◆ **What to do**
Locate, in the data below, the line that contains "zip_pull(place, dark_metal)" and the line that contains "in imported if"; reproduce exactly those two lines and every line between them, nothing more.

BEGIN Collected material

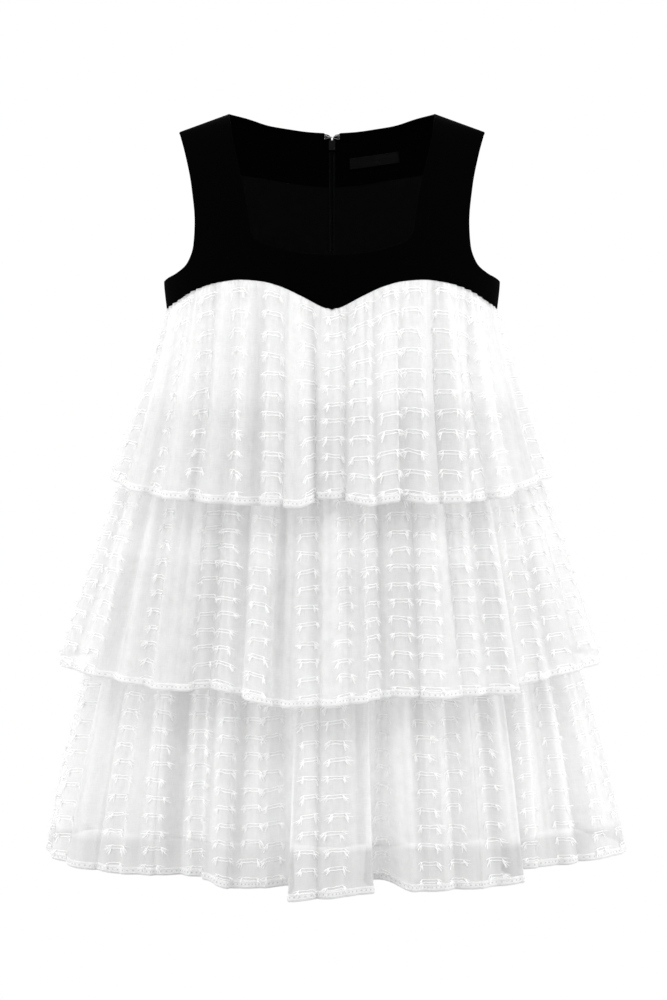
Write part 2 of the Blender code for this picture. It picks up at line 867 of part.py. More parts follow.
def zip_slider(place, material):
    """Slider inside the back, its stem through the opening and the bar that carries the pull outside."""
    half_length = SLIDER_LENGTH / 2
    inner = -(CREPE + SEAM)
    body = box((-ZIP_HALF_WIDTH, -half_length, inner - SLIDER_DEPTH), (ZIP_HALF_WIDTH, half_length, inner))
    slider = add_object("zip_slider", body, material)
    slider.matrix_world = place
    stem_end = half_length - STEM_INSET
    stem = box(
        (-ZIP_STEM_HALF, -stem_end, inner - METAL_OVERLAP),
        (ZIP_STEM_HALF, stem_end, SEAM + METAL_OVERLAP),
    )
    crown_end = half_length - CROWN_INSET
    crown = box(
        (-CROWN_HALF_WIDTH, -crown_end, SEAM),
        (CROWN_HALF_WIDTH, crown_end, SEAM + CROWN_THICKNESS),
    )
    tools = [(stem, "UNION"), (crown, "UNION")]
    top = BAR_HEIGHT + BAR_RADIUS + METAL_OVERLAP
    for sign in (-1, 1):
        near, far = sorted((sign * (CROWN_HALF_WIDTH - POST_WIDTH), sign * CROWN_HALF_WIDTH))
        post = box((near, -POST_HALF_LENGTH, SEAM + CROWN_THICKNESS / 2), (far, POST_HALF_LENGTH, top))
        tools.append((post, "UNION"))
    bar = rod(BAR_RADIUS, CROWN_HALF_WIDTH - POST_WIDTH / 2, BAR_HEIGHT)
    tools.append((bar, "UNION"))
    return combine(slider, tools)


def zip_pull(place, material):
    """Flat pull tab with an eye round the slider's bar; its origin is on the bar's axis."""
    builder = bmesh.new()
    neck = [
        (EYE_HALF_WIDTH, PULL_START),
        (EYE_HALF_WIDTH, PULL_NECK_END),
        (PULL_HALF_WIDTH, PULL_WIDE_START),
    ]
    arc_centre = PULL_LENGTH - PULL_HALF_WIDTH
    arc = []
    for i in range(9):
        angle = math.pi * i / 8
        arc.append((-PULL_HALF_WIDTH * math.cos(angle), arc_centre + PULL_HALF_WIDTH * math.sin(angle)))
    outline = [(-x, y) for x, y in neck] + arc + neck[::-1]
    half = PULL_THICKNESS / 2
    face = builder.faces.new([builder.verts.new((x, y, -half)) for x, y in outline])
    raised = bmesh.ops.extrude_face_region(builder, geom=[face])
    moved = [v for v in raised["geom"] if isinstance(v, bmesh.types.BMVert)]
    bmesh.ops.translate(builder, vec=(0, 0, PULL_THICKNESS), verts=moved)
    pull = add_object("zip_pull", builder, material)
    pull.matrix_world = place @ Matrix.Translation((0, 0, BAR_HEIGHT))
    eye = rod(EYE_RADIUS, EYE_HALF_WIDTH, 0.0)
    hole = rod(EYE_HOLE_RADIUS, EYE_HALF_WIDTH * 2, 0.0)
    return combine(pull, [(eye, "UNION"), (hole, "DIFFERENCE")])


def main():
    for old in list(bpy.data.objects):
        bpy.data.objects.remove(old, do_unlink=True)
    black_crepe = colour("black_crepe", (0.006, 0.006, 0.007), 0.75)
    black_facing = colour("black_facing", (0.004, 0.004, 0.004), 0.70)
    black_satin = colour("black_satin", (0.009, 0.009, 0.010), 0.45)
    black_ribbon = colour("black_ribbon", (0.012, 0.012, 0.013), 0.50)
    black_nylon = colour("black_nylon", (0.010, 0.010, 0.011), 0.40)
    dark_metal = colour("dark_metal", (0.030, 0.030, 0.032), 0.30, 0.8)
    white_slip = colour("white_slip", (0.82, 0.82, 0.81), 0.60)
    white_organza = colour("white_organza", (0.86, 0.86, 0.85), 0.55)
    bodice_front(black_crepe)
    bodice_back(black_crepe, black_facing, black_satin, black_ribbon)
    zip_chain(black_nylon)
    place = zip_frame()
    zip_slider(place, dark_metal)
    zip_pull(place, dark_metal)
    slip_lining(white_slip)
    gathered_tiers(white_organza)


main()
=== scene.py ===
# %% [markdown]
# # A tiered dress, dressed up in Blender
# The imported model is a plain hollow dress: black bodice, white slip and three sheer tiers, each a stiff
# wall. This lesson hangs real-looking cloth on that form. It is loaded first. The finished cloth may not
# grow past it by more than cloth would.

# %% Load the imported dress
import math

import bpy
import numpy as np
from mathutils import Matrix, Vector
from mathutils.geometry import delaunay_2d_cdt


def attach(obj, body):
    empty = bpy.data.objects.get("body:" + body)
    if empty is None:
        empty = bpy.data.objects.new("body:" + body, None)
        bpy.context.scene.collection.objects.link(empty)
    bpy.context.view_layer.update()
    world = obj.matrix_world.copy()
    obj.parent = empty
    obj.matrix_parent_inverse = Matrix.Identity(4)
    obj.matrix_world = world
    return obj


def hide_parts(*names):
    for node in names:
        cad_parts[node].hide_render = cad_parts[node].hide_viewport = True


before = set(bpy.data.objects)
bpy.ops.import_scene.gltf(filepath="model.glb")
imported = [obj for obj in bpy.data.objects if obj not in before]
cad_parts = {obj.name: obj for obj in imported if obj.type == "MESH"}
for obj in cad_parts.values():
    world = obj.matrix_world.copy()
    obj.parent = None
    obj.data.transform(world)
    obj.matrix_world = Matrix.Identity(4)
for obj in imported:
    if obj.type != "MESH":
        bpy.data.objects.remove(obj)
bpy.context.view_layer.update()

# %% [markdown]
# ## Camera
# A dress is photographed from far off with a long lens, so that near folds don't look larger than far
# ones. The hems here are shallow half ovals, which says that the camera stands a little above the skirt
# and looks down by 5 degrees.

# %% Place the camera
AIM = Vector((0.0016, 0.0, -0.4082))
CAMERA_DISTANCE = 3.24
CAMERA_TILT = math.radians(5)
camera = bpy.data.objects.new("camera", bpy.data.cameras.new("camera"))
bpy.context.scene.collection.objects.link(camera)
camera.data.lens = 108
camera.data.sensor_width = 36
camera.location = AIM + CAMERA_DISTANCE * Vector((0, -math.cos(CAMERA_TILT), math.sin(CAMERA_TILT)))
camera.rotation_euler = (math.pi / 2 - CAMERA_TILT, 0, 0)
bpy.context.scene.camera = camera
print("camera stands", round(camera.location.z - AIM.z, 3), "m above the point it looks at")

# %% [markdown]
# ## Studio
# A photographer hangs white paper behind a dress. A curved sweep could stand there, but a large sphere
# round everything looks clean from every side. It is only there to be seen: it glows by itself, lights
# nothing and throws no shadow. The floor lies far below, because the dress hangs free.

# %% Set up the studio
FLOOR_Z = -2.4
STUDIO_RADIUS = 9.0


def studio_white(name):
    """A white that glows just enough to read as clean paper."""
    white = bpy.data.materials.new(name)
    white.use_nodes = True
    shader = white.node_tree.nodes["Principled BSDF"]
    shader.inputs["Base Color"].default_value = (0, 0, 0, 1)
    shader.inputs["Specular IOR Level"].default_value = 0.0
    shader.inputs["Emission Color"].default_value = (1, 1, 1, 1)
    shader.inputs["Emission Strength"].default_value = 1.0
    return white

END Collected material

◆ **The solution**
    zip_pull(place, dark_metal)
    slip_lining(white_slip)
    gathered_tiers(white_organza)


main()
=== scene.py ===
# %% [markdown]
# # A tiered dress, dressed up in Blender
# The imported model is a plain hollow dress: black bodice, white slip and three sheer tiers, each a stiff
# wall. This lesson hangs real-looking cloth on that form. It is loaded first. The finished cloth may not
# grow past it by more than cloth would.

# %% Load the imported dress
import math

import bpy
import numpy as np
from mathutils import Matrix, Vector
from mathutils.geometry import delaunay_2d_cdt


def attach(obj, body):
    empty = bpy.data.objects.get("body:" + body)
    if empty is None:
        empty = bpy.data.objects.new("body:" + body, None)
        bpy.context.scene.collection.objects.link(empty)
    bpy.context.view_layer.update()
    world = obj.matrix_world.copy()
    obj.parent = empty
    obj.matrix_parent_inverse = Matrix.Identity(4)
    obj.matrix_world = world
    return obj


def hide_parts(*names):
    for node in names:
        cad_parts[node].hide_render = cad_parts[node].hide_viewport = True


before = set(bpy.data.objects)
bpy.ops.import_scene.gltf(filepath="model.glb")
imported = [obj for obj in bpy.data.objects if obj not in before]
cad_parts = {obj.name: obj for obj in imported if obj.type == "MESH"}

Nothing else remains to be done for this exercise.